- Born: September 12, 1976 (age 49) Fresno, California
- Education: Bachelor's degree (Mathematics) Master of Business Administration Juris Doctor
- Alma mater: Cuesta College; University of California, Berkeley; California State University, Fresno; UCLA School of Law; UCLA Anderson School of Management
- Occupations: Nonprofit executive, attorney.
- Organization(s): Runaway Girl, Inc.
- Agent: Stuart Krichevsky
- Known for: Author, attorney, community activist, founder of Runaway Girl, Inc.
- Notable work: Runaway Girl: Escaping Life on the Streets, One Helping Hand at a Time
- Parent(s): Richard Phelps Sharol Macleod
- Website: carissaphelps.com

= Carissa Phelps =

American author, attorney, and advocate

Carissa Liana Phelps (born September 12, 1976) is an American author, attorney, and advocate for sexually exploited runaway children and homeless youth. She is known as the subject of the award-winning documentary, Carissa, directed by David Sauvage and produced by Davis Guggenheim, Chad Troutwine, and Jamie McCourt. The 2008 film revisits her life as a sexually exploited runaway child living on the streets of Fresno, California. Having been involved in various petty crimes and probation violations, as well as grand theft auto, she was incarcerated at the CK Wakefield Home for Boys during a pilot program to voluntarily integrate girls into the facility by the California Youth Authority. Teaching herself mathematics and working to overcome numerous rapes, sexual exploitation, and substance abuse and addictions, she eventually graduated with an MBA and a J.D. degree from UCLA. She is the founder of Runaway Girl, Inc., which advocates for runaway and homeless youth, while providing training for organizations to effectively reach out and address homelessness and human trafficking. In 2012, her life story was told in the book, Runaway Girl: Escaping Life on the Streets, One Helping Hand at a Time.

== Early life ==
Carissa Phelps was born in Fresno, California on September 12, 1976. She is the daughter of Richard Phelps and Sharol Macleod. Phelps has five brothers and sisters, including her older sisters Emily, Sophie, and Sky, her older brother Richie, and her younger brother Jacob. Phelps' mother was a Jehovah's Witnesses church member and raised her children with those beliefs. While her husband, Richard, did not consider himself a member, she attended services and events together with her children on a regular basis. As members of the Jehovah's Witnesses church, the Phelps family did not celebrate holidays, including birthdays, Christmas, and Easter.

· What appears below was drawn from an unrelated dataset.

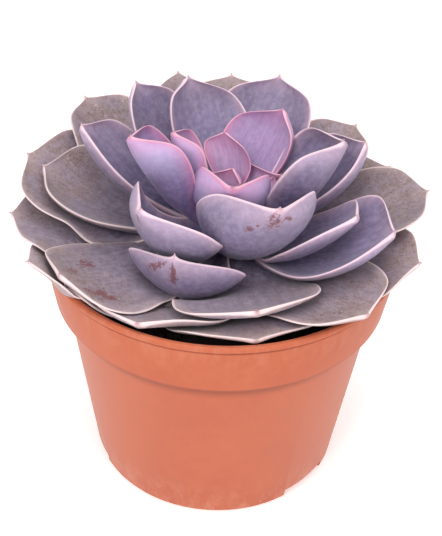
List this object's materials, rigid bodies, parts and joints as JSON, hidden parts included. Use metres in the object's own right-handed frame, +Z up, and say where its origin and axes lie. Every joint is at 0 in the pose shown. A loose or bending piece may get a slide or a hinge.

Phelps' parents were divorced when she was five years old. Soon after the divorce, her mother left Coalinga with her six children and moved to southern California, where she married a man named Steve Macleod. When the families were moved into one home, there were a total of ten children, which expanded to 11, after the birth of Phelps' new brother, Ethan. While the Phelps family were members of the Jehovah's Witness church, the Macleod family were members of the Church of Jesus Christ of Latter-day Saints (LDS Church). After her mother remarried, the blended family began celebrating birthdays, Christmas, and Easter together, as was customary in the life of Phelps' new stepfather and step-siblings. After five years in southern California, the family moved back to Coalinga, located an hour south of Fresno.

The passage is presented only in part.